Burka thinks the Turner for Speaker campaign is a stalking horse.

There’s no way for Sylvester to win. Republicans can’t vote for a Democrat for speaker. The best Turner can hope for is to hold the Craddick Ds (who may not be as solid as they were before the blowups) and to add some of the WD-40s and some of the more independent Ds like Strama. Let’s say he can get to 25-30 supporters. That gives him a chance to be kingmaker, but not king–and we know who he’ll be kingmaker for. More likely, this is not a play for speaker at all. It is a play to protect the Craddick Ds from a primary challenge. Turner’s candidacy gives the Craddick Ds the opportunity to pledge to a Democrat. This removes the main argument that can be used against the Craddick Ds in the primary. Then, safely reelected, they can deliver their votes to Craddick in January 09.

Much to think about in there. One point I want to make is that of all the Craddick Ds, I think Turner is the least vulnerable to a primary challenge. Unlike some of his Craddick-crat colleagues, Turner has a real record of accomplishment (think HB109, for starters), and is very well liked in his district. He’s not an apostate like Ron Wilson was. He’s not an out-of-touch relic like Al Edwards was. Mounting a primary challenge against him would be very difficult. While I can see him laying down cover for some of his colleagues who’ll need the help, like Kevin Bailey and Dawnna Dukes, I seriously doubt he himself has anything to worry about. As such, I reject the notion that he’s doing this to protect himself next March.

On a side note, be sure to check out this video at BOR that compiles editorial reactions to Tom Craddick’s power grab. Good stuff.

UPDATE: Two points from the Chron story, which I didn’t get to earlier. One is further evidence that it won’t be Sylvester Turner unifying Democrats in his Speaker’s bid:

“Mr. Turner has worked against the interest of Democrats by propping up Mr. Craddick. That is not something that is forgotten,” said Rep. Garnet Coleman, D-Houston.

Coleman, who has had differences with Turner, said he doesn’t believe Turner can win. It takes 76 votes to win in the 150-member chamber. The current makeup of the House is 81 Republicans and 69 Democrats.

“It’s not because Sylvester isn’t smart and has the tenure. It’s because he’s made bad choices,” Coleman said, adding that “if Sylvester is a serious candidate, Craddick is dead. He is defeated now.”
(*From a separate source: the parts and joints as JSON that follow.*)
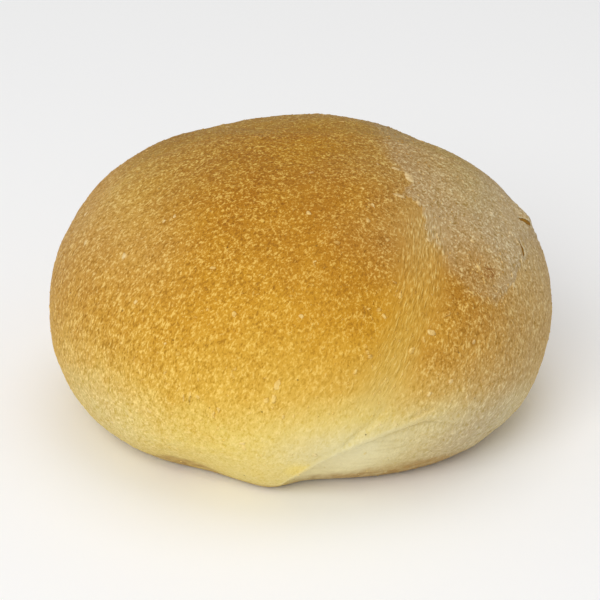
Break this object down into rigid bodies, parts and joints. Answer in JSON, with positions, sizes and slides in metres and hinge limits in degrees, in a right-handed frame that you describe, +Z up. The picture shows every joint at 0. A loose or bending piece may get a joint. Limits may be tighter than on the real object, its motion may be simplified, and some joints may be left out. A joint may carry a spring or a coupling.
{
  "type": "bread roll",
  "caption": "Round bread roll with a browned dome, a pale lower side, a tucked fold of skin at the front and a flat base.",
  "frame": {"origin": "on the surface the roll stands on, under the middle of its box", "axes": "+Z up, +X to the right across the roll's width, -Y towards the front, where the fold and the tongue of skin are"},
  "size_m": [0.1028, 0.0946, 0.0572],
  "materials": {
    "crust": "dry matte baked crust, golden brown above and pale cream below"
  },
  "bodies": {
    "root": {"bread_roll": "crust"}
  },
  "joints": []
}
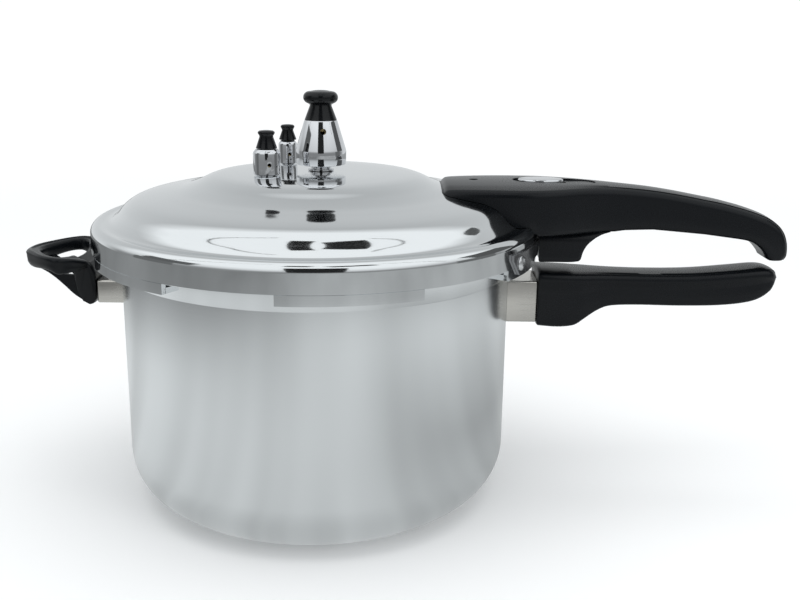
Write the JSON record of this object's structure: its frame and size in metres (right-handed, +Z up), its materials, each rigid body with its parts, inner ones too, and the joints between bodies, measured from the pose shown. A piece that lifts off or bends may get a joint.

From your lips to God’s ears, Garnet. Until somebody else actually gets elected Speaker, I’m going to assume that Tom Craddick isn’t really dead but merely comic book dead. It’s too risky to think otherwise.

Rep. Warren Chisum, R-Pampa, Appropriations Committee chairman, said he’ll support Craddick if he runs for re-election as speaker but that he hadn’t heard from Craddick about his plans.

He also said it’s possible that a Democrat could be elected to the top spot in the House, noting the group trying to unseat Craddick came from both parties. He said he believes there are Republicans who would vote for a Democrat for speaker.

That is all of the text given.